The clinical approach calls for weekly or more frequent sessions.
It is a partnership between my patients and I to attend to their soul work. All patients are thoroughly evaluated for basic psychiatric care. Motivated patients are offered long term psychotherapy. Those with more evolved psychological and reflective attitude and preparedness to explore the depths of their psyche are offered more extensive analytic experience. Patients are expected to make room in their lives to attend to the mystery and the guidance of their soul. They must be prepared to do daily journaling, silent time, studio time, time for reflection, record their dreams, do relevant reading, practice Yoga, Pranayama, Mindfulness, Meditation and put their insights into practice. This is a Magnum Opus of their soul. Not everyone is prepared and equipped to do the work. Patients are selected carefully to decide the depth of their exploration.

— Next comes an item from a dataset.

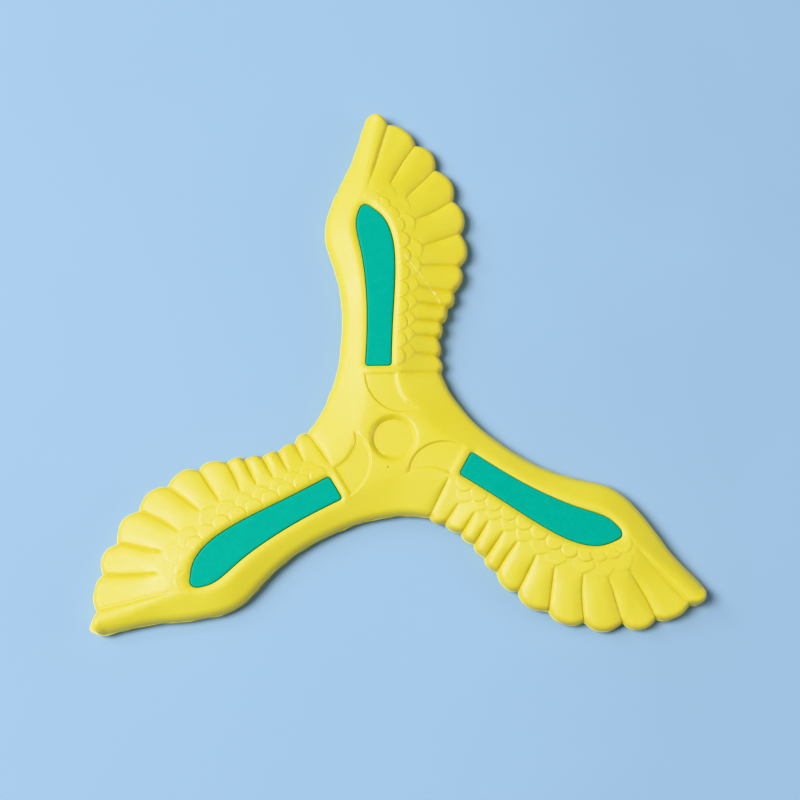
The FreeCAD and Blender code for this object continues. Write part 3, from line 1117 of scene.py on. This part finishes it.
class Sheet:
    """A node tree with short ways to add nodes and join their sockets."""

    def __init__(self, tree: bpy.types.NodeTree) -> None:
        """Keep the tree."""
        self.tree = tree

    @cached_property
    def place(self) -> bpy.types.NodeSocket:
        """The point being shaded, in its object's own coordinates."""
        return self.node("ShaderNodeTexCoord").outputs["Object"]

    def node(self, kind: str, **values: object) -> bpy.types.Node:
        """Add a node.

        Args:
            kind: The node's type.
            values: Each sets a property, or an input when no property has that name.

        Returns:
            The node.
        """
        made = self.tree.nodes.new(kind)
        for name, value in values.items():
            if hasattr(made, name):
                setattr(made, name, value)
            else:
                made.inputs[name.replace("_", " ")].default_value = value
        return made

    def effect(self, tree: bpy.types.NodeTree, **values: object) -> bpy.types.Node:
        """Add a node group with values for its inputs."""
        return self.node("ShaderNodeGroup", node_tree=tree, **values)

    def link(self, source: bpy.types.NodeSocket, target: bpy.types.NodeSocket) -> None:
        """Join an output to an input."""
        self.tree.links.new(source, target)

    def feed(self, sockets: Iterable[bpy.types.NodeSocket], values: Iterable[object]) -> None:
        """Give each input its value, by a link where the value is itself a socket."""
        for socket, value in zip(sockets, values):
            if isinstance(value, bpy.types.NodeSocket):
                self.link(value, socket)
            else:
                socket.default_value = value

    def maths(self, operation: str, *values: object, clamp: bool = False) -> bpy.types.NodeSocket:
        """A Math node's result, from numbers or sockets."""
        made = self.node("ShaderNodeMath", operation=operation, use_clamp=clamp)
        self.feed(made.inputs, values)
        return made.outputs[0]

    def vector(self, operation: str, *values: object) -> bpy.types.Node:
        """A Vector Math node, fed with vectors or sockets."""
        made = self.node("ShaderNodeVectorMath", operation=operation)
        self.feed(made.inputs, values)
        return made

    def spread(
        self, value: bpy.types.NodeSocket, low: float, high: float, to_low: float = 0.0, to_high: float = 1.0
    ) -> bpy.types.NodeSocket:
        """Map a value from one range to another, and hold it within that.

        Args:
            value: The value.
            low: Where its own range starts.
            high: Where its own range ends.
            to_low: What the start becomes.
            to_high: What the end becomes.

        Returns:
            The mapped value.
        """
        made = self.node("ShaderNodeMapRange", clamp=True)
        names = ("Value", "From Min", "From Max", "To Min", "To Max")
        self.feed((made.inputs[name] for name in names), (value, low, high, to_low, to_high))
        return made.outputs["Result"]

    def layer(
        self,
        under: bpy.types.NodeSocket | Colour,
        over: bpy.types.NodeSocket | Colour,
        share: bpy.types.NodeSocket | float,
    ) -> bpy.types.NodeSocket:
        """Lay one colour over another.

        Args:
            under: The colour below.
            over: The colour above.
            share: How much the upper one covers, from 0 to 1.

        Returns:
            The mixed colour.
        """
        made = self.node("ShaderNodeMix", data_type="RGBA")
        self.feed((made.inputs[i] for i in (6, 7, 0)), (under, over, share))
        return made.outputs[2]

    def texture(self, kind: str, scale: object, **values: object) -> bpy.types.Node:
        """A texture laid out in the object's own coordinates."""
        made = self.node(kind, **values)
        self.feed((made.inputs["Vector"], made.inputs["Scale"]), (self.place, scale))
        return made

    def attribute(self, name: str) -> bpy.types.NodeSocket:
        """The value of a mesh attribute."""
        return self.node("ShaderNodeAttribute", attribute_name=name).outputs["Fac"]

    def surface(self, shader: bpy.types.Node) -> None:
        """Put a shader on the surface."""
        self.link(shader.outputs[0], self.node("ShaderNodeOutputMaterial").inputs["Surface"])


def new_material(name: str) -> tuple[bpy.types.Material, Sheet]:
    """An empty material and its sheet."""
    material = bpy.data.materials.new(name)
    material.use_nodes = True
    material.node_tree.nodes.clear()
    return material, Sheet(material.node_tree)


def new_group(
    name: str, inputs: dict[str, float | Place], outputs: Iterable[str]
) -> tuple[Sheet, bpy.types.Node, bpy.types.Node]:
    """An empty shader node group.

    Args:
        name: The group's name.
        inputs: Each input's default by its name: a number or a vector.
        outputs: Names of the outputs, all of them numbers.

    Returns:
        The group's sheet and its input and output nodes.
    """
    tree = bpy.data.node_groups.new(name, "ShaderNodeTree")
    for label, default in inputs.items():
        kind = "NodeSocketFloat" if isinstance(default, float) else "NodeSocketVector"
        socket = tree.interface.new_socket(label, in_out="INPUT", socket_type=kind)
        socket.default_value = default
    for label in outputs:
        tree.interface.new_socket(label, in_out="OUTPUT", socket_type="NodeSocketFloat")
    sheet = Sheet(tree)
    return sheet, sheet.node("NodeGroupInput"), sheet.node("NodeGroupOutput")


def cell_grain_group() -> bpy.types.NodeTree:
    """Skin of a closed-cell foam: fine pebbling with sparse burst cells."""
    defaults = {"Cell Size": 0.0004, "Burst": 0.3}
    sheet, given, result = new_group("cell_grain", defaults, ("Height", "Cells"))
    per_metre = sheet.maths("DIVIDE", 1.0, given.outputs["Cell Size"])
    cells = sheet.texture("ShaderNodeTexVoronoi", per_metre, feature="SMOOTH_F1", Smoothness=0.6)
    coarser = sheet.maths("MULTIPLY", per_metre, 0.45)
    grit = sheet.texture("ShaderNodeTexNoise", coarser, Detail=3.0, Roughness=0.55)
    sparse = sheet.texture("ShaderNodeTexVoronoi", sheet.maths("MULTIPLY", per_metre, 0.21))
    burst = sheet.spread(sparse.outputs["Distance"], 0.05, 0.16, 1.0, 0.0)
    burst = sheet.maths("MULTIPLY", burst, given.outputs["Burst"])
    pebble = sheet.maths("MULTIPLY", cells.outputs["Distance"], 0.6)
    height = sheet.maths("ADD", pebble, sheet.maths("MULTIPLY", grit.outputs["Fac"], 0.7))
    sheet.link(sheet.maths("SUBTRACT", height, burst), result.inputs["Height"])
    sheet.link(sheet.maths("ADD", cells.outputs["Distance"], burst, clamp=True), result.inputs["Cells"])
    return sheet.tree


def mottling_group() -> bpy.types.NodeTree:
    """Soft uneven patches, as in moulded or calendered foam."""
    sheet, given, result = new_group("mottling", {"Patch Size": 0.02, "Contrast": 1.0}, ("Mask",))
    per_metre = sheet.maths("DIVIDE", 1.0, given.outputs["Patch Size"])
    noise = sheet.texture("ShaderNodeTexNoise", per_metre, Detail=4.0, Roughness=0.5, Distortion=0.4)
    centred = sheet.maths("SUBTRACT", noise.outputs["Fac"], 0.5)
    swing = sheet.maths("MULTIPLY", centred, sheet.maths("MULTIPLY", given.outputs["Contrast"], 3.0))
    sheet.link(sheet.maths("ADD", swing, 0.5, clamp=True), result.inputs["Mask"])
    return sheet.tree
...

Other than exploring their transference of feelings onto their analyst, we explore the dreams, patient's personal myth and the archetypal guidance in deepening their understanding of themselves, their illness and the meaning of the illness in the trajectory of their life and purpose. Patients are particularly encouraged to explore their unique creative potentials not only to deal with their symptoms but to achieve their higher potentials in service of family, community and society.
Such an approach calls for balancing the demands of the ego and the society with attention to the uniqueness of our beings. It calls for balancing adaptation to society’s demands with the calling of our soul.
It means balancing our conscious with our unconscious, our past with the future with the present as the fulcrum of this transition. It is about balancing ego with the shadow – or our dark side that we project onto the others. It invokes a balance between our conscious attitude with our unconscious contra sexual potentials; the anima (inner feminine of males) and animus (inner masculine in women). We must balance our comfort zone of functions e.g. thinking with feeling, intuition with sensate and attend to the totality of our four functions as appropriate. It calls for balancing our embeddedness in our past with the call of our teleos, our destiny, our purpose and meaning in this lifetime. It means balancing the material with the spiritual aspects of our life, of the mundane with the sacred. Hence, I chose Tula as the name for my practice; Tula means Balance in Sanskrit. From balance of these personal and archetypal forces in our psyche comes healing, wellness and wholeness. This is a sacred journey. I feel privileged to be the witness and the guide to a few on their path to the Soul.